### Stated goal:
Return only the stretch of the material below that begins with the line containing "addMesh(handleGroup, 'handle_grip', handleGrip(), 'leather');" and ends with the line containing "points = [vertex.co", exactly; both of those lines belong to it.

### Source excerpt:

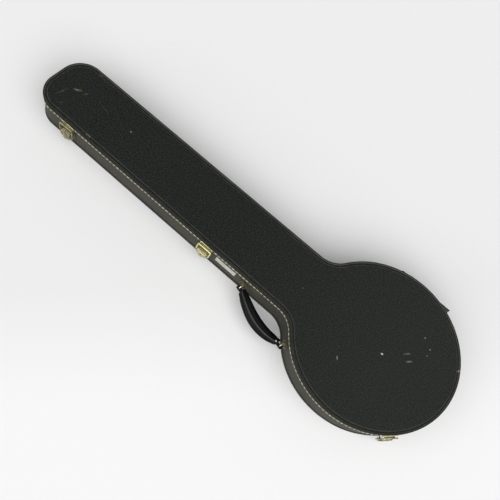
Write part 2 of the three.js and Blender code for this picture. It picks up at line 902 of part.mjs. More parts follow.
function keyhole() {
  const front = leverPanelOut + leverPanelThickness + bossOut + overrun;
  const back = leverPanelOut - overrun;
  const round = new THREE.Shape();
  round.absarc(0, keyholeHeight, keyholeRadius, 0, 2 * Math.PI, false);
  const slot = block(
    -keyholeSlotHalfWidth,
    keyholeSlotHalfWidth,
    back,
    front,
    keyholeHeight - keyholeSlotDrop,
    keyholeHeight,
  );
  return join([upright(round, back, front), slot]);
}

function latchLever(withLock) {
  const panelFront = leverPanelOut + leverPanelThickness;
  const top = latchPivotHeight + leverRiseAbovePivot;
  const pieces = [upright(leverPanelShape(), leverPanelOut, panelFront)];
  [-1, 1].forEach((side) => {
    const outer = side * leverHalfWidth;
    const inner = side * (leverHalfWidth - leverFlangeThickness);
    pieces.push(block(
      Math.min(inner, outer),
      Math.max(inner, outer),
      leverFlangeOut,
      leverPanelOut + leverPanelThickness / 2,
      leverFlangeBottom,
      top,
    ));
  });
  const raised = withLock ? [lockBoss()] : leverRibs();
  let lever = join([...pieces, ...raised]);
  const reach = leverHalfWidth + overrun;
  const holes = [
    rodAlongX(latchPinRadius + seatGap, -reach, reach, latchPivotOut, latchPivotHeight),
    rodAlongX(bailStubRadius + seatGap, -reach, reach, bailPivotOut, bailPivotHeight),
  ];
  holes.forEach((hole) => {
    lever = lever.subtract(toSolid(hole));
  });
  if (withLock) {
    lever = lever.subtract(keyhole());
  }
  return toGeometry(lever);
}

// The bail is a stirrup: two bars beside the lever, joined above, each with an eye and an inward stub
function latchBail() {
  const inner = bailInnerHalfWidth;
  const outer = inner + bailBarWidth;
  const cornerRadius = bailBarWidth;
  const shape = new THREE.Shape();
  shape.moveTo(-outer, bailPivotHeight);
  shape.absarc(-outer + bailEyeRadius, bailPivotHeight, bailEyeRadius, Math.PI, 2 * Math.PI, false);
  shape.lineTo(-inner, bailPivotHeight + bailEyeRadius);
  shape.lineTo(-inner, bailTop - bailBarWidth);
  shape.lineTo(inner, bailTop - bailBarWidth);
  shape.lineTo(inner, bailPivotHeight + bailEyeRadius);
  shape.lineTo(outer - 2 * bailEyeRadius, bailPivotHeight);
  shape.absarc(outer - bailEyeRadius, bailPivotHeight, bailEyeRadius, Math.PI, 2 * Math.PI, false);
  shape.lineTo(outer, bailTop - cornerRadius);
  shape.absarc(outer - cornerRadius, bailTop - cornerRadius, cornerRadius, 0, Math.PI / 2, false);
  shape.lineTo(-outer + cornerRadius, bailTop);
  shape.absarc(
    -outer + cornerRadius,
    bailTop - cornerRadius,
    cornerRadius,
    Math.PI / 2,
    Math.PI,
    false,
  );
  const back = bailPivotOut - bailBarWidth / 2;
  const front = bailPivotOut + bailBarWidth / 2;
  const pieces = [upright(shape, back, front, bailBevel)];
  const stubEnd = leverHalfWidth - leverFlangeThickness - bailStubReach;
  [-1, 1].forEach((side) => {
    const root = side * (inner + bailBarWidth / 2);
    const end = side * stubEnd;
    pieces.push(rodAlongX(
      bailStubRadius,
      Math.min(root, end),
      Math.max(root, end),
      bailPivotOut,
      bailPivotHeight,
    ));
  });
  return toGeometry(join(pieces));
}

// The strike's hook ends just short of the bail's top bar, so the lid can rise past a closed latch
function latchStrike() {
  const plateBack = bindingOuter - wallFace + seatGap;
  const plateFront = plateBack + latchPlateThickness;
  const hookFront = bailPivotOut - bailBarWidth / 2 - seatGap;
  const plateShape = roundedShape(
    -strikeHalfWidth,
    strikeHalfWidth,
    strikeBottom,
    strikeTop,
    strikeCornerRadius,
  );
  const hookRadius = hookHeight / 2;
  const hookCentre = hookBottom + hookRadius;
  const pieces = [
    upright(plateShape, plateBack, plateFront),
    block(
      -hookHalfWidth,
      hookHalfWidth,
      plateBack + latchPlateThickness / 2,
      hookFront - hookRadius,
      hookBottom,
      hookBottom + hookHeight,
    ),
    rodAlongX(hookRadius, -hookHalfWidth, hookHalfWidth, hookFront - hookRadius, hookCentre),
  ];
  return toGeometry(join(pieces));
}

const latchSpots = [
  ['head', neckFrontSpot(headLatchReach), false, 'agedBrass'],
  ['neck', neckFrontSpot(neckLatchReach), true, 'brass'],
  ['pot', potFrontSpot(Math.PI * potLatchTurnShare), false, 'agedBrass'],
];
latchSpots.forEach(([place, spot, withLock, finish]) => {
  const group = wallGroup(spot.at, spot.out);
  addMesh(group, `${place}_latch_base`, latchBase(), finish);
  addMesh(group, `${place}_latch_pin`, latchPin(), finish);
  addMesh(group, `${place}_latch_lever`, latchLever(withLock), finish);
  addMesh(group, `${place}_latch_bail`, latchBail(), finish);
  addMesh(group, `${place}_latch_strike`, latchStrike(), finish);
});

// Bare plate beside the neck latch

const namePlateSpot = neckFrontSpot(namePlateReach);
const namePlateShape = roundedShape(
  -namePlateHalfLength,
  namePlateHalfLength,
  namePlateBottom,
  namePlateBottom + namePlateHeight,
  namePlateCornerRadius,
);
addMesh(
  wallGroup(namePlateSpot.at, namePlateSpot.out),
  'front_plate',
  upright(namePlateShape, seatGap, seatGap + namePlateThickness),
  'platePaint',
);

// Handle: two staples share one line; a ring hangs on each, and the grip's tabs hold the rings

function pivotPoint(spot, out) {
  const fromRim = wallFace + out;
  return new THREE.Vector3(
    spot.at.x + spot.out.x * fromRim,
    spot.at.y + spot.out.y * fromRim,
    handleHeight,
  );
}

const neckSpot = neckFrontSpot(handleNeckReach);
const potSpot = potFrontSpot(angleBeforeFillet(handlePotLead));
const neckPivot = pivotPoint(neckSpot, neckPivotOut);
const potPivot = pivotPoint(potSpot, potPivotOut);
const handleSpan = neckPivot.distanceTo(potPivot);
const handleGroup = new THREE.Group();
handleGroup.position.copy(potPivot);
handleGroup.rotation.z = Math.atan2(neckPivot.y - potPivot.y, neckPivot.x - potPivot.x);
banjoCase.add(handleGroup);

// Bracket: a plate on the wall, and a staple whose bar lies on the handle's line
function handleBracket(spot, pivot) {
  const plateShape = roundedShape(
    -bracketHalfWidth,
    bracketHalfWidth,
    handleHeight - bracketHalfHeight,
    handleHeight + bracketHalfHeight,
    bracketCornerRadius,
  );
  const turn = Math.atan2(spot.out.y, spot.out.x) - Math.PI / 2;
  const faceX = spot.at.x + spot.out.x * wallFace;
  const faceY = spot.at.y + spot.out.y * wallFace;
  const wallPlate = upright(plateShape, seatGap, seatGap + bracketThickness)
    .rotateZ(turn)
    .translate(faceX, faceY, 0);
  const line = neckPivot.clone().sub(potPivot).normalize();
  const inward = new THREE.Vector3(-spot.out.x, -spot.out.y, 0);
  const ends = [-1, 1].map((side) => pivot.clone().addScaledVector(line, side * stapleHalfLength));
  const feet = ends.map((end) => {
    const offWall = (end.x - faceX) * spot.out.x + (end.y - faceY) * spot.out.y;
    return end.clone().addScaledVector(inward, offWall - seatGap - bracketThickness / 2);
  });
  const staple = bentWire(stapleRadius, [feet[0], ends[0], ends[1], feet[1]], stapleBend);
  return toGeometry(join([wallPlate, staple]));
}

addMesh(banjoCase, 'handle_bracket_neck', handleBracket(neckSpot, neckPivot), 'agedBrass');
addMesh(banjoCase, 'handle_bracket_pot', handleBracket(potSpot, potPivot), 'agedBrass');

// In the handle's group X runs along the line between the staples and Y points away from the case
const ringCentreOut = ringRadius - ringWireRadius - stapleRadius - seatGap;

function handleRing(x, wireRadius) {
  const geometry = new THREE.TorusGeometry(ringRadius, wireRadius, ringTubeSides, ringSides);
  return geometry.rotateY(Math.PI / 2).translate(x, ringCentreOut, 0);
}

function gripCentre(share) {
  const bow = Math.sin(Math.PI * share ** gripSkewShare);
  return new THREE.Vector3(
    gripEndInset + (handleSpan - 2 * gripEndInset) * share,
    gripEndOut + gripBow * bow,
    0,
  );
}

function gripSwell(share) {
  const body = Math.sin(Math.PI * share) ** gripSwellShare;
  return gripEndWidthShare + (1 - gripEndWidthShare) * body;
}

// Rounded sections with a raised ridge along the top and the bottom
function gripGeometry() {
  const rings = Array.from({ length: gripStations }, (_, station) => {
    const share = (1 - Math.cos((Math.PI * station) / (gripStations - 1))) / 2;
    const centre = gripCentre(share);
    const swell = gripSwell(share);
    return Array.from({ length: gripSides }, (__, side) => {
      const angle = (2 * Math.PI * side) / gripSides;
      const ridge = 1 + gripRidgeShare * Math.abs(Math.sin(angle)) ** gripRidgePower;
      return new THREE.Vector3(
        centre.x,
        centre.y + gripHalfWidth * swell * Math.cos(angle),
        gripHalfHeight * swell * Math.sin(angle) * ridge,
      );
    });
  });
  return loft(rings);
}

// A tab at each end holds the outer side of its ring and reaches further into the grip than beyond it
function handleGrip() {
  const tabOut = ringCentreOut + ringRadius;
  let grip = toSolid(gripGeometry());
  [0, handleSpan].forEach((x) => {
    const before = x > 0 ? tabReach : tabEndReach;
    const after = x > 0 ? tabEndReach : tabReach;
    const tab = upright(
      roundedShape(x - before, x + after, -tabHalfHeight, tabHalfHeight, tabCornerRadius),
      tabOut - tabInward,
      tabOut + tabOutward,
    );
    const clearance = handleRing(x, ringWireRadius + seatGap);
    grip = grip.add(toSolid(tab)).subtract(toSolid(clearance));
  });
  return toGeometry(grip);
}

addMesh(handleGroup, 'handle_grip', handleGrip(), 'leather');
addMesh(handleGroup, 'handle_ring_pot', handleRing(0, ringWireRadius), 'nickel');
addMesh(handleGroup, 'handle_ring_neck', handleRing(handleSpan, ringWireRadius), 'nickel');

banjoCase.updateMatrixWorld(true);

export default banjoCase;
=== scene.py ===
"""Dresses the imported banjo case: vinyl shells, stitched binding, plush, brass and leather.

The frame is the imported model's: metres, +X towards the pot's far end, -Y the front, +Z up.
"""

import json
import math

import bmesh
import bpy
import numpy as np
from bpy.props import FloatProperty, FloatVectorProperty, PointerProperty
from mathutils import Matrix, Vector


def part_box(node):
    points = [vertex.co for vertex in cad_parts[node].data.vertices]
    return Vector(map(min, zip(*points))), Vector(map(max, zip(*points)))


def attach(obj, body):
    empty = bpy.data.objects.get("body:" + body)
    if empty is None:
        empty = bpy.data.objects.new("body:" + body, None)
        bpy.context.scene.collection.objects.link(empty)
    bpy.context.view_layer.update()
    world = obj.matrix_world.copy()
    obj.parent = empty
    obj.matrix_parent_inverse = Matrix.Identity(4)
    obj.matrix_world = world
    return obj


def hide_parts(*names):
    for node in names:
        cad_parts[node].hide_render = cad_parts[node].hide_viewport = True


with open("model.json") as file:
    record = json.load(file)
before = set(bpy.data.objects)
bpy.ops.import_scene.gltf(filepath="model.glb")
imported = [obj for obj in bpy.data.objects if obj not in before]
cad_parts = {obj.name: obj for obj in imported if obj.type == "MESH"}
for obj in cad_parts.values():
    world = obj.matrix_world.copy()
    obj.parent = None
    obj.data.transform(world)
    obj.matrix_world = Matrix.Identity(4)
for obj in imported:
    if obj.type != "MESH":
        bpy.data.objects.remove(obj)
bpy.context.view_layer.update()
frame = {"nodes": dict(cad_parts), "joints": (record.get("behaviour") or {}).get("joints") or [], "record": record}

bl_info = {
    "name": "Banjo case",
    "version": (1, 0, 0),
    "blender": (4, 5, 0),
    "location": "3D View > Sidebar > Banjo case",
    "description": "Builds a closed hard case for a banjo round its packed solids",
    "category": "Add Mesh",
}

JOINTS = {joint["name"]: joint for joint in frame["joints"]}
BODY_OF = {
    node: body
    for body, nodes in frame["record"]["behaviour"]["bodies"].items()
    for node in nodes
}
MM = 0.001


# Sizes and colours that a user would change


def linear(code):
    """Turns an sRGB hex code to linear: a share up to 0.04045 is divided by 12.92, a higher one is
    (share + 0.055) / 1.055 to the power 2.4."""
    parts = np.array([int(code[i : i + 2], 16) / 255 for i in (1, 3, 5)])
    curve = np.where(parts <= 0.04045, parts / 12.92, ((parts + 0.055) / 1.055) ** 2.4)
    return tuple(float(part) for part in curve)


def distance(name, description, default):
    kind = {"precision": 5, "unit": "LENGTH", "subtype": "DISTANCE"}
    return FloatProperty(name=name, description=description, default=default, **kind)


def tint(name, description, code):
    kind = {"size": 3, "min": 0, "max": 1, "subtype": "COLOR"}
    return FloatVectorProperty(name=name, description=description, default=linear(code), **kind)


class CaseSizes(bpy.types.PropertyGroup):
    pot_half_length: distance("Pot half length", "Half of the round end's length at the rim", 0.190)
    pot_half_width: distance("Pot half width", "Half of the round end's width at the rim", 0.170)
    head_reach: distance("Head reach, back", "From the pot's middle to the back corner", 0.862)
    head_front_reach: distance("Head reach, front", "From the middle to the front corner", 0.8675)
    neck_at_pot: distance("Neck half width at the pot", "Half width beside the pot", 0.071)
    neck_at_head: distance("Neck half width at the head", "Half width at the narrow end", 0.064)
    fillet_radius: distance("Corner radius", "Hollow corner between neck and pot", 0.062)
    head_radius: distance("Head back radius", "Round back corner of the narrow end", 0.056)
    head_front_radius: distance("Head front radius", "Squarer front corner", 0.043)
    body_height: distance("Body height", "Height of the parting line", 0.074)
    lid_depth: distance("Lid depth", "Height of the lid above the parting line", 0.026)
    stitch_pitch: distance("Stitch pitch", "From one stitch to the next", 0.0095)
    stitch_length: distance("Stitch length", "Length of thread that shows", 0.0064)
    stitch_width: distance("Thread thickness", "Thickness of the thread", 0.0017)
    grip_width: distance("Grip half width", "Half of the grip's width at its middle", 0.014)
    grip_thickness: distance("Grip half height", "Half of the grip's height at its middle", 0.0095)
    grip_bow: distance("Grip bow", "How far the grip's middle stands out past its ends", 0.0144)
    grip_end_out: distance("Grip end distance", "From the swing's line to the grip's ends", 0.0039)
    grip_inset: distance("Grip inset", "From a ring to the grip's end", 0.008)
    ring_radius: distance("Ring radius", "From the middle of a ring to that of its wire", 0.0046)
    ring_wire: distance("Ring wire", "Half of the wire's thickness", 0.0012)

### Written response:
addMesh(handleGroup, 'handle_grip', handleGrip(), 'leather');
addMesh(handleGroup, 'handle_ring_pot', handleRing(0, ringWireRadius), 'nickel');
addMesh(handleGroup, 'handle_ring_neck', handleRing(handleSpan, ringWireRadius), 'nickel');

banjoCase.updateMatrixWorld(true);

export default banjoCase;
=== scene.py ===
"""Dresses the imported banjo case: vinyl shells, stitched binding, plush, brass and leather.

The frame is the imported model's: metres, +X towards the pot's far end, -Y the front, +Z up.
"""

import json
import math

import bmesh
import bpy
import numpy as np
from bpy.props import FloatProperty, FloatVectorProperty, PointerProperty
from mathutils import Matrix, Vector


def part_box(node):
    points = [vertex.co for vertex in cad_parts[node].data.vertices]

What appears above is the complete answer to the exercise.